→ Written instruction: Read the data and repeat it in full, exactly.
┌─ Given information
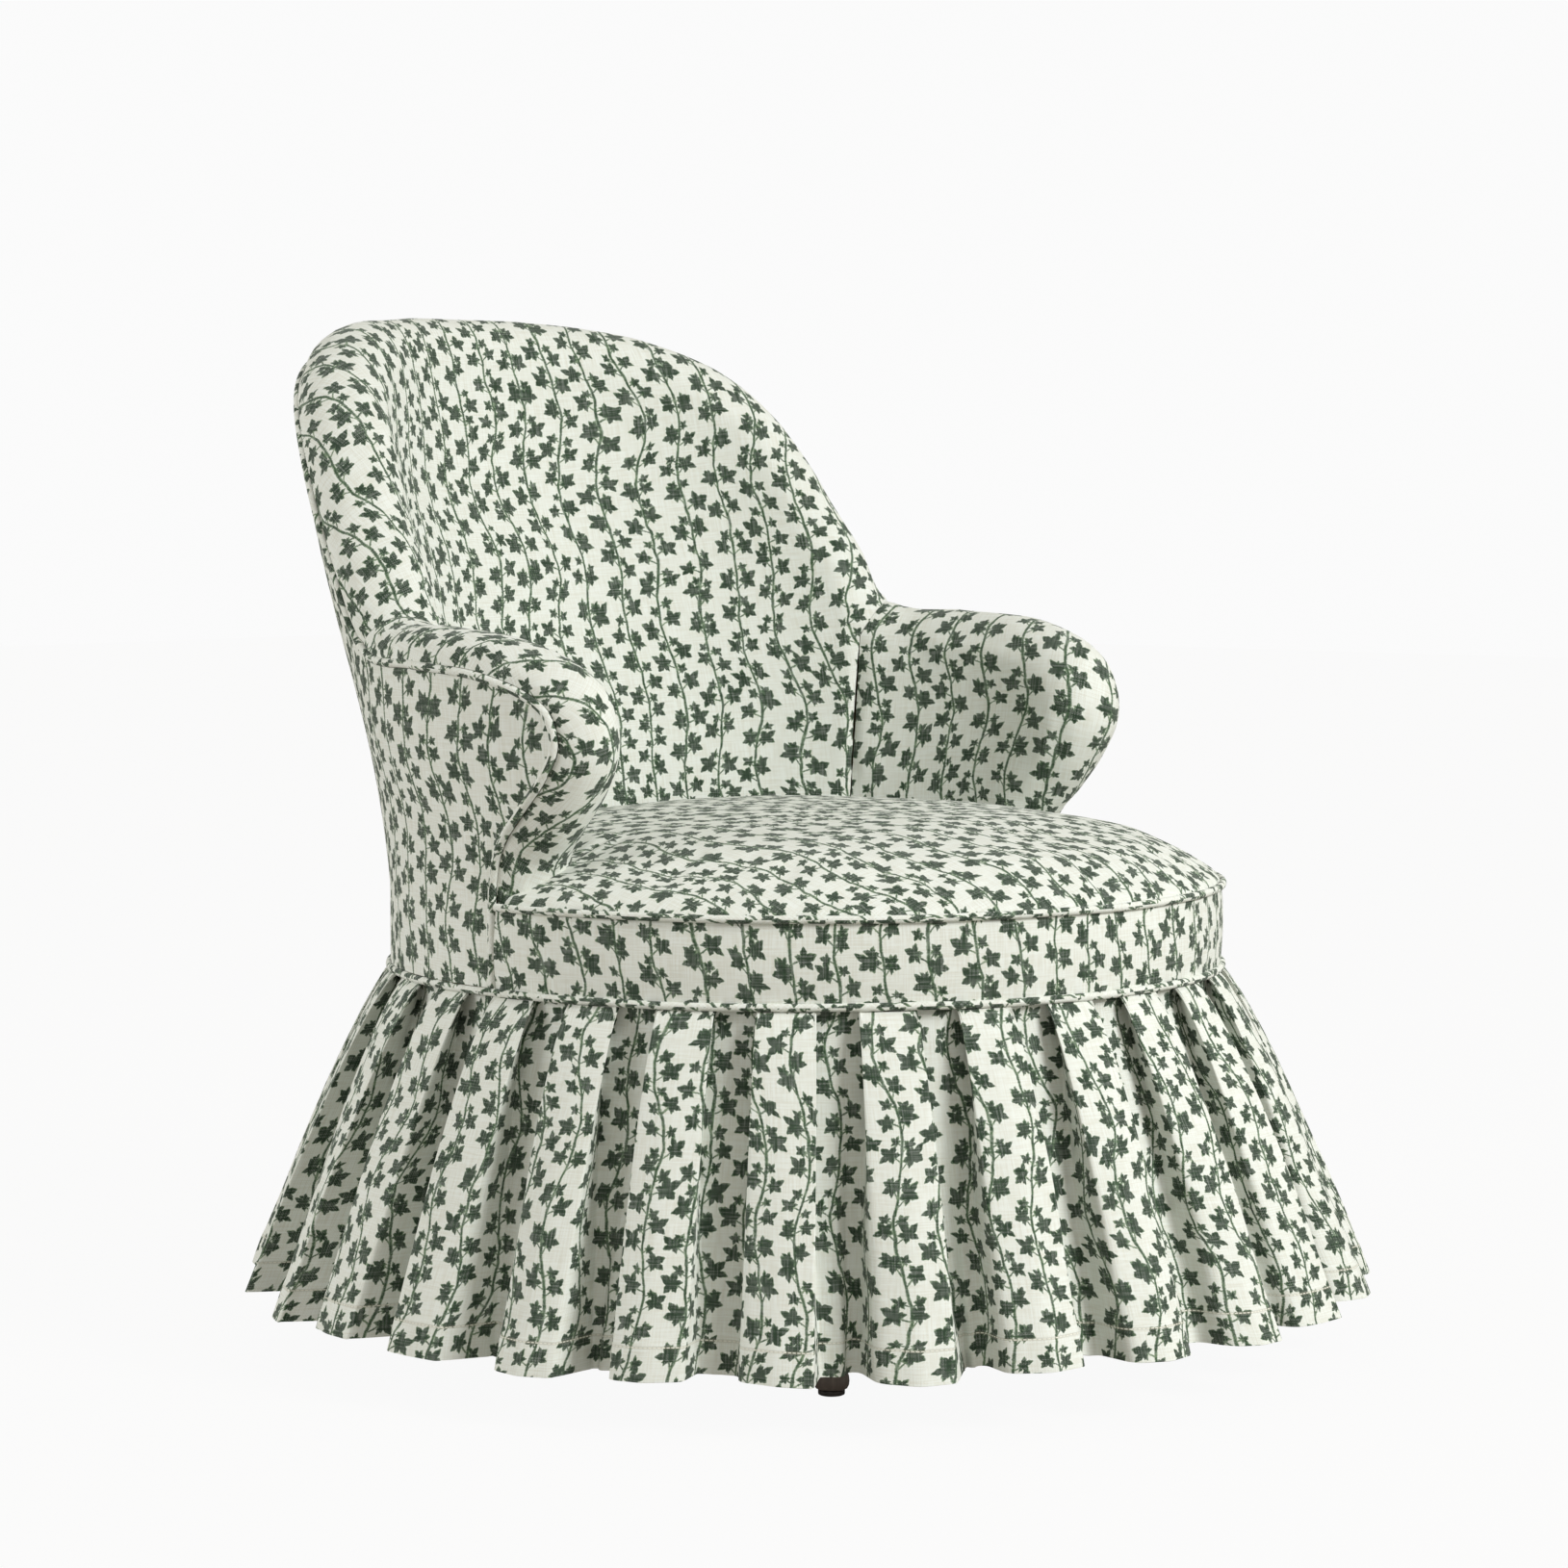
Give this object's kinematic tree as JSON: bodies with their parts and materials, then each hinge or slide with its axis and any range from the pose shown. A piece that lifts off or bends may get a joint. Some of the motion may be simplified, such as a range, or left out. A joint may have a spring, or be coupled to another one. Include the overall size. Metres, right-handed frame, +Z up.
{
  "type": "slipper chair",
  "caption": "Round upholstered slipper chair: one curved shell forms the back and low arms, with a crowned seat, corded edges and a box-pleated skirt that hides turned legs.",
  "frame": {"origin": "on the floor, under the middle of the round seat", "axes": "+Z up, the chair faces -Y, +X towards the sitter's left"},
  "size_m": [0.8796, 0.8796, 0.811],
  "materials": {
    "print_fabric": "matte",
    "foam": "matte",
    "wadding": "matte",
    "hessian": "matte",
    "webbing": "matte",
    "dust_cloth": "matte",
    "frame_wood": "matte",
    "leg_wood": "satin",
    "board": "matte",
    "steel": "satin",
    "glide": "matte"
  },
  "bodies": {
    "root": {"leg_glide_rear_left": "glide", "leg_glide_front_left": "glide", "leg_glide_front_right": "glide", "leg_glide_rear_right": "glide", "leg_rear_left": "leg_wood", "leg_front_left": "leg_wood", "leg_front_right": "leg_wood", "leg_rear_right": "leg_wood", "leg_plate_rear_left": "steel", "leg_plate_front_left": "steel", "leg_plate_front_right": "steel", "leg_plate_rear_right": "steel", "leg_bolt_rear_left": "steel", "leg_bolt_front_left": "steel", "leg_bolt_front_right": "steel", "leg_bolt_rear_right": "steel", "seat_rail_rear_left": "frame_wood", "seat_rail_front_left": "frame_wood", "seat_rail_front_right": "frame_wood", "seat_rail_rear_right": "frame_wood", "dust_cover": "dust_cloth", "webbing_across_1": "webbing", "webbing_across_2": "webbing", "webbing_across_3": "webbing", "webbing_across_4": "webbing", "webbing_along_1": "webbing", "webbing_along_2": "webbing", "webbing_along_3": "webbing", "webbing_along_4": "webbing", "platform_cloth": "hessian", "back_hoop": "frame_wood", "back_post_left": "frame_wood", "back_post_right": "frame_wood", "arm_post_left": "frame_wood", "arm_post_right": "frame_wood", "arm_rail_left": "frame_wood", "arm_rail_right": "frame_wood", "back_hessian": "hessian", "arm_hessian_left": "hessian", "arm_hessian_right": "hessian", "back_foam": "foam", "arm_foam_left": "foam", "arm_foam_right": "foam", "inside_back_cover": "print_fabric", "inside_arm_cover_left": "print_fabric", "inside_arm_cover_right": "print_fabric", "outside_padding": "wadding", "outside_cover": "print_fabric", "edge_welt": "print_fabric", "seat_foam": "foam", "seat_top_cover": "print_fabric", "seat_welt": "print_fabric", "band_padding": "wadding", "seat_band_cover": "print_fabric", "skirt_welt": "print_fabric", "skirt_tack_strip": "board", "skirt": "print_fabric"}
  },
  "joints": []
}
└─
→ Task response:
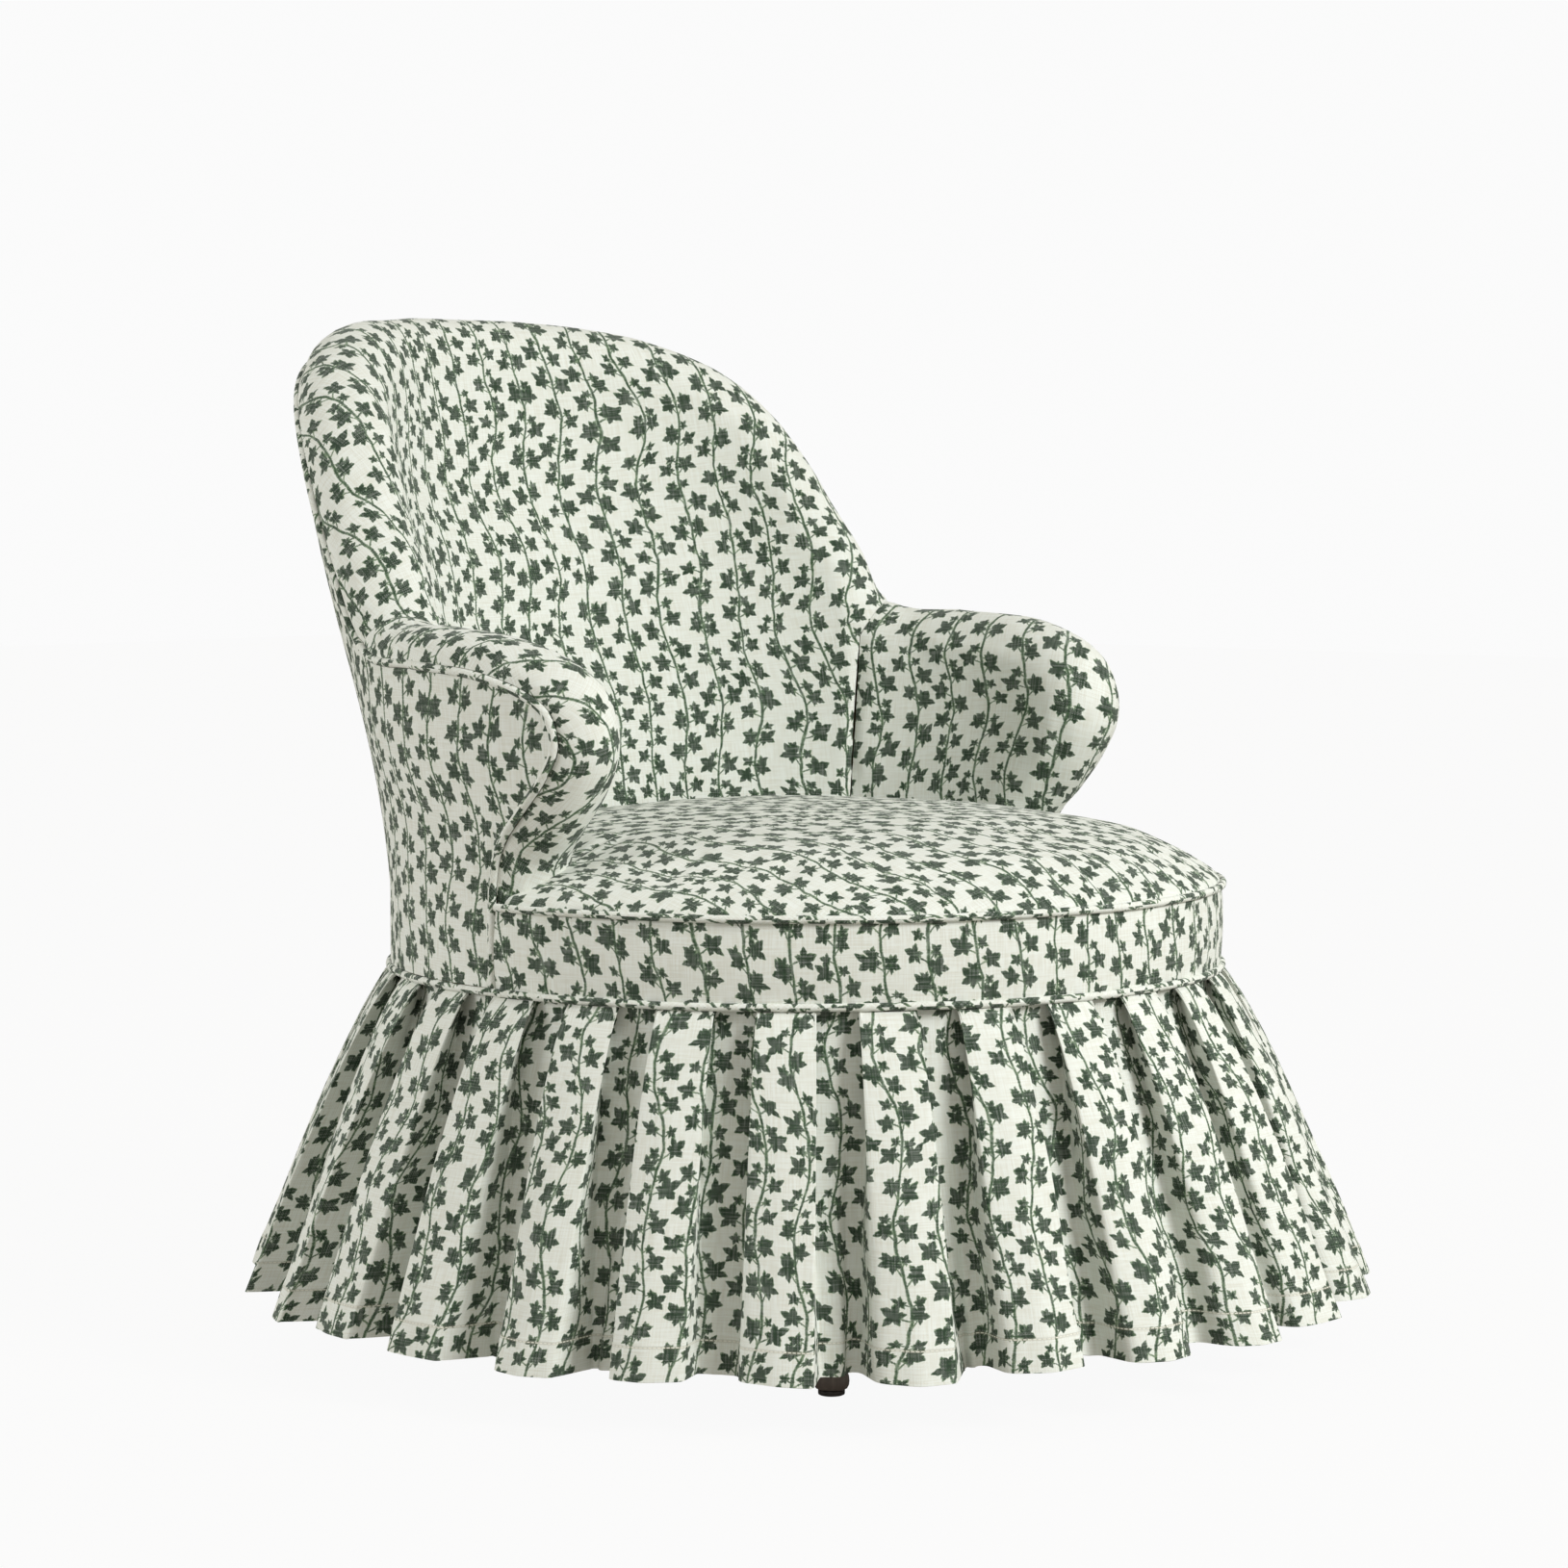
Give this object's kinematic tree as JSON: bodies with their parts and materials, then each hinge or slide with its axis and any range from the pose shown. A piece that lifts off or bends may get a joint. Some of the motion may be simplified, such as a range, or left out. A joint may have a spring, or be coupled to another one. Include the overall size. Metres, right-handed frame, +Z up.
{
  "type": "slipper chair",
  "caption": "Round upholstered slipper chair: one curved shell forms the back and low arms, with a crowned seat, corded edges and a box-pleated skirt that hides turned legs.",
  "frame": {"origin": "on the floor, under the middle of the round seat", "axes": "+Z up, the chair faces -Y, +X towards the sitter's left"},
  "size_m": [0.8796, 0.8796, 0.811],
  "materials": {
    "print_fabric": "matte",
    "foam": "matte",
    "wadding": "matte",
    "hessian": "matte",
    "webbing": "matte",
    "dust_cloth": "matte",
    "frame_wood": "matte",
    "leg_wood": "satin",
    "board": "matte",
    "steel": "satin",
    "glide": "matte"
  },
  "bodies": {
    "root": {"leg_glide_rear_left": "glide", "leg_glide_front_left": "glide", "leg_glide_front_right": "glide", "leg_glide_rear_right": "glide", "leg_rear_left": "leg_wood", "leg_front_left": "leg_wood", "leg_front_right": "leg_wood", "leg_rear_right": "leg_wood", "leg_plate_rear_left": "steel", "leg_plate_front_left": "steel", "leg_plate_front_right": "steel", "leg_plate_rear_right": "steel", "leg_bolt_rear_left": "steel", "leg_bolt_front_left": "steel", "leg_bolt_front_right": "steel", "leg_bolt_rear_right": "steel", "seat_rail_rear_left": "frame_wood", "seat_rail_front_left": "frame_wood", "seat_rail_front_right": "frame_wood", "seat_rail_rear_right": "frame_wood", "dust_cover": "dust_cloth", "webbing_across_1": "webbing", "webbing_across_2": "webbing", "webbing_across_3": "webbing", "webbing_across_4": "webbing", "webbing_along_1": "webbing", "webbing_along_2": "webbing", "webbing_along_3": "webbing", "webbing_along_4": "webbing", "platform_cloth": "hessian", "back_hoop": "frame_wood", "back_post_left": "frame_wood", "back_post_right": "frame_wood", "arm_post_left": "frame_wood", "arm_post_right": "frame_wood", "arm_rail_left": "frame_wood", "arm_rail_right": "frame_wood", "back_hessian": "hessian", "arm_hessian_left": "hessian", "arm_hessian_right": "hessian", "back_foam": "foam", "arm_foam_left": "foam", "arm_foam_right": "foam", "inside_back_cover": "print_fabric", "inside_arm_cover_left": "print_fabric", "inside_arm_cover_right": "print_fabric", "outside_padding": "wadding", "outside_cover": "print_fabric", "edge_welt": "print_fabric", "seat_foam": "foam", "seat_top_cover": "print_fabric", "seat_welt": "print_fabric", "band_padding": "wadding", "seat_band_cover": "print_fabric", "skirt_welt": "print_fabric", "skirt_tack_strip": "board", "skirt": "print_fabric"}
  },
  "joints": []
}